Words by Amy Jones | Photo by SWpix.com
Annemiek van Vleuten is now the second rider in history to have won the Tour of Flanders twice at a ten year interval. The 38-year-old Dutch rider took the victory in 2011, and again on Sunday.
It was her second win in five days — following Dwars door Vlaanderen on Wednesday — but the European champion didn’t have the start to the 2021 World Tour campaign that we had come to expect of her.
Van Vleuten was looking unassailable last season, coming out swinging in 2020 wearing the rainbow stripes and maintaining a 100% winning record between February and August —albeit with racing on hiatus in between. Later, she looked set to win the Giro Rosa for the third consecutive year before crashing out of the race. A second place at the world championships in Imola — with a broken wrist— followed by a somewhat lacking latter half of the year closed out her final season with Mitchelton-Scott, the team she had raced with for five years.
Watching van Vleuten clip off the front of a race and time trial her way to the finish has become a recurring image in women’s racing in recent seasons. The former world time trial champion usually waits until the hardest point in the race before making her move, usually never to be seen again before the finish.
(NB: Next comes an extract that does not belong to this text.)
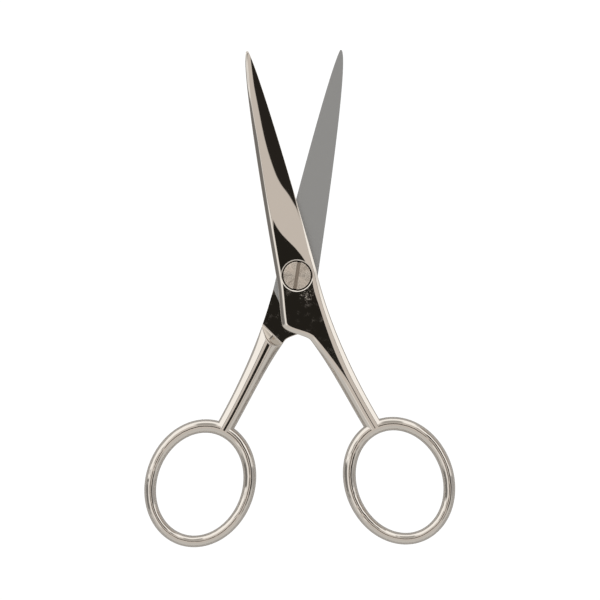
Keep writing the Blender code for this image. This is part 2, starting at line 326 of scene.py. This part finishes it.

However, the start of the 2021 season was different, punctuated by consecutive victories and near wholesale domination from newly-rebranded SD Worx (formerly Boels Dolmans) with myriad champions past and present on their roster. The team looked like they had returned to the Boels Dolmans of 2016-18, winning the first two WWT races and cleaning up in the lower categories too. So far this season, the team has had six wins from six different riders.
Meanwhile, van Vleuten, in her new home, Movistar, looked like she was struggling to adapt. She missed a crucial split in Omloop het Nieuwsblad and where once she made closing down a huge gap at Strade Bianche look easy, she was barely anywhere to be seen this time around. Clearly noticing something was missing, she took herself off to Tenerife for some altitude training, skipping the next two rounds of the WWT. Fittingly, her closest rival, current world champion Anna van der Breggen, also opted out of the same race period to train in the high mountains.
In the pair’s absence, the racing continued to be as aggressive and unpredictable as women’s racing so often is. Trek-Segafredo appeared to pick up the mantle from a waning SD Worx with Elisa Longo Borghini winning Trofeo Alfredo Binda off the back of a textbook team effort.
Noticeably this season, in the second year of a mandated minimum salary for World Tour teams, more squads are riding cohesively as teams than ever before rather than one or two stronger riders navigating their way alone. Liv Racing and FDJ Nouvelle Aquitaine Futuroscope are prominent examples. Who knew that paying riders a living wage allows them to become better riders?
It’s easy to overstate van Vleuten’s dominance over the peloton, her racing — often deservedly — invites hyperbole, yet she is not unbeatable. If the parcours isn’t tough enough or she isn’t able to deploy her trademark solo breakaway then she is no more likely to win from a bunch than anyone else. At both Dwars door Vlaanderen and Flanders, she didn’t completely steam-roll the rest of the bunch as she has in the past.
At Dwars door Vlaanderen, Kasia Niewiadoma of Canyon//SRAM pulled off a feat that was seemingly impossible in seasons past as she latched onto van Vleuten’s wheel and held it to the line. Likewise, at Flanders, although van Vleuten did shake off the rest of the group to take yet another solo victory, it was with a much smaller margin than she’s been used to.
The dominant Dutchwoman might have won the last two races she started but the peloton are not only savvy to her tactics, they are now more capable of countering them. Whether it’s the result of a shorter off-season or added depth as a result of (steadily) increasing professionalisation, the rest of the peloton are coming up to meet her and the racing is all the better for it.